Élu député de Paris à l'heure ou Léon Blum devient président du Conseil des ministres, il participe activement à élaborer et faire voter les grands acquis sociaux de la fin des années 1930 : congés payés, semaine de 40 heures, conventions collectives, etc.

Après la Seconde Guerre mondiale, durant laquelle il sera emprisonné à de multiples reprises en raison de son appartenance au Parti communiste, il devient ministre du Travail et de la Sécurité sociale des gouvernements Félix Gouin, Georges Bidault, et Paul Ramadier sous la IVe République.

C'est que dès 1943, à la tête d'une commission de médecins et de militants, il a formalisé, soutenu par le Conseil national de la Résistance, le projet d'une caisse d'indemnisation universelle englobant les frais médicaux, les arrêts de travail et les retraites, et dont le lancement est planifié dès que la guerre sera terminée.

C'est chose faite dès fin 1945, avec la mise en chantier d'une première série, partout en France, de 138 caisses de Sécurité sociale.

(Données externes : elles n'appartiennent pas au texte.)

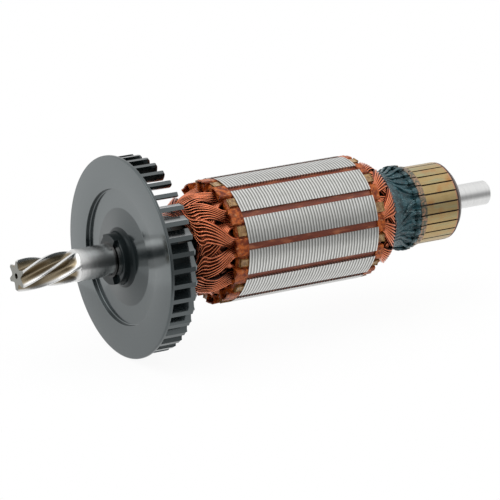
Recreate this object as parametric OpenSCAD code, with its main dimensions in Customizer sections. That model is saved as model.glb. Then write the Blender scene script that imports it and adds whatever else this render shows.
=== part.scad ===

Fervent défenseur des humbles et des travailleurs, ses derniers mots à l'Assemblée nationale le 24 octobre 1950, alors qu'il ne lui reste plus que quelques mois à vivre et qu'il est rongé par la maladie, sont toujours et encore pour la Sécurité sociale :

« Jamais nous ne tolérerons que soit rogné un seul des avantages de la Sécurité sociale. Nous défendrons à en mourir et avec la dernière énergie cette loi humaine et de progrès. »

L'influence de son action au service des Français est cependant à l'époque sous-estimée. Ainsi, pour annoncer sa disparition, le quotidien L'Aube ne publie qu'une courte nécrologie le 12 février, qui résume les étapes de sa carrière sans mentionner les principaux combats qu'il a menés :

« M. Ambroise Croizat, député communiste de la Seine, ancien ministre du Travail et secrétaire général de la fédération des métaux C.G.T. est mort hier matin à l'hôpital de Suresnes, des suites d'une intervention chirurgicale. Il était âgé de quarante-neuf ans… »

Le 15 février, le son de cloche est tout à fait différent dans les colonnes du journal de la gauche ouvrière L'Émancipateur qui publie une longue tribune intitulée « Hommage des femmes travailleuses à leur bienfaiteur Ambroise Croizat ».

« Notre camarade Ambroise Croizat vient de mourir ! Telle est la phrase douloureuse répétée de bouche en bouche dans la journée de lundi par les femmes travailleuses de Bourges.

Cette cruelle réalité apparaît en effet, aux yeux des travailleuses, comme d'autant plus pénible qu'elles savent ce qu'elles doivent à ce grand héros de la classe ouvrière qui, jusqu'à son dernier souffle, a fourni les preuves de fidélité, d'abnégation et de dévouement envers les travailleurs pour le bien-être desquels il a donné jusqu'à sa vie. 

Organisées par le Parti communiste français, les obsèques d'Ambroise Croizat, qui ont lieu le 17 février, sont à la mesure de l'œuvre qu'il laisse derrière lui.

Un million de personnes accompagnent en silence sa dépouille depuis le siège de la C.G.T. à Montreuil jusqu'au cimetière du Père Lachaise, en présence de nombreux dirigeants politiques et syndicaux, ce « peuple de France qui l'avait aimé et à qui il avait donné le goût de la dignité » comme l'écrira Jean-Pierre Chabrol le 18 février 1951 dans L'Humanité.

Injustement oublié par l'Histoire qui n'a pas retenu son nom, son souvenir restera vivace pour longtemps dans le cœur des militants les plus fervents. Pour conserver son souvenir, L'Émancipateur écrivait, un an après son décès, dans son édition du 21 février 1952 :

« Ambroise Croizat est mort le 11 février 1951. Ce fut un militant modèle, toujours à la tête des travailleurs pour la défense du pain et de la Paix […].

On lui doit l'institution de la Sécurité sociale, des Comités d'Entreprise, l'allocation aux Vieux travailleurs… »

Aujourd'hui, plus de 60 ans après sa mort, ce personnage central de la lutte syndicale sort peu à peu de l'oubli. Un livre sur son combat intitulé Ambroise Croizat ou l’invention sociale est paru aux éditions GAP.

La Sécurité sociale quant à elle, fidèle à sa mission, soigne toujours et encore chaque année des millions de Français.